Now open mind is one thing, but not every unorthodox idea is worth pursuing.
Here's the problem. As Stefan posted in post #157, every single member who is moderately competent at honing and has used man-made hones has already done this. We all know what kind of an edge a 6k hone produces (we regularly take razors to the limit of this hone, just before the steel starts breaking off into a burr), what kind of roughness a broken off burr produces, how much drawing the blade over soft material (weathered wood, balsa, cork) dulls the edge, how much several stropping passes on paper smooth/sharpen. We know from our own experience what the method does.
The only people who are willing to test this 'new method' are the beginners who have never done it before. For the rest of us there is nothing new on the face of it.
Now, may be there is some special ingredient that makes it work for Mr. Carter, but he does not articulate any such trick. Or, may be it's just something one learns after practice, but to motivate any of us to put in the time, Mr. Carter will have to demonstrate that the end result is worth it, i.e. the edge his produces favorably stacks against what we're accustomed to.
Or, given the steep angle, and the amount of pressure in Mr.
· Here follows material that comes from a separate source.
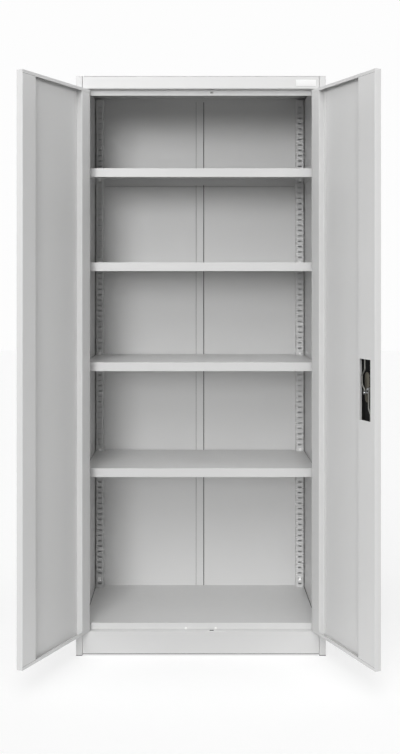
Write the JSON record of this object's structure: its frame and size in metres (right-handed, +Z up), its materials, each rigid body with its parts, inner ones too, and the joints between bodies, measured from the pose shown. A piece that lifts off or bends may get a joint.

Carter's shaving video, consistent with the edges we can produce off 6k level hone, it is much more likely that 'his method', just doesn't work as well as what we in the straight shaving community use.
I can tell on my face the difference that my vintage cordovan strop makes compared to another or my strops, that's the level of sharpness we are talking about.
Again, this is something that probably every single one of us who have honed over few hundred razors has experienced.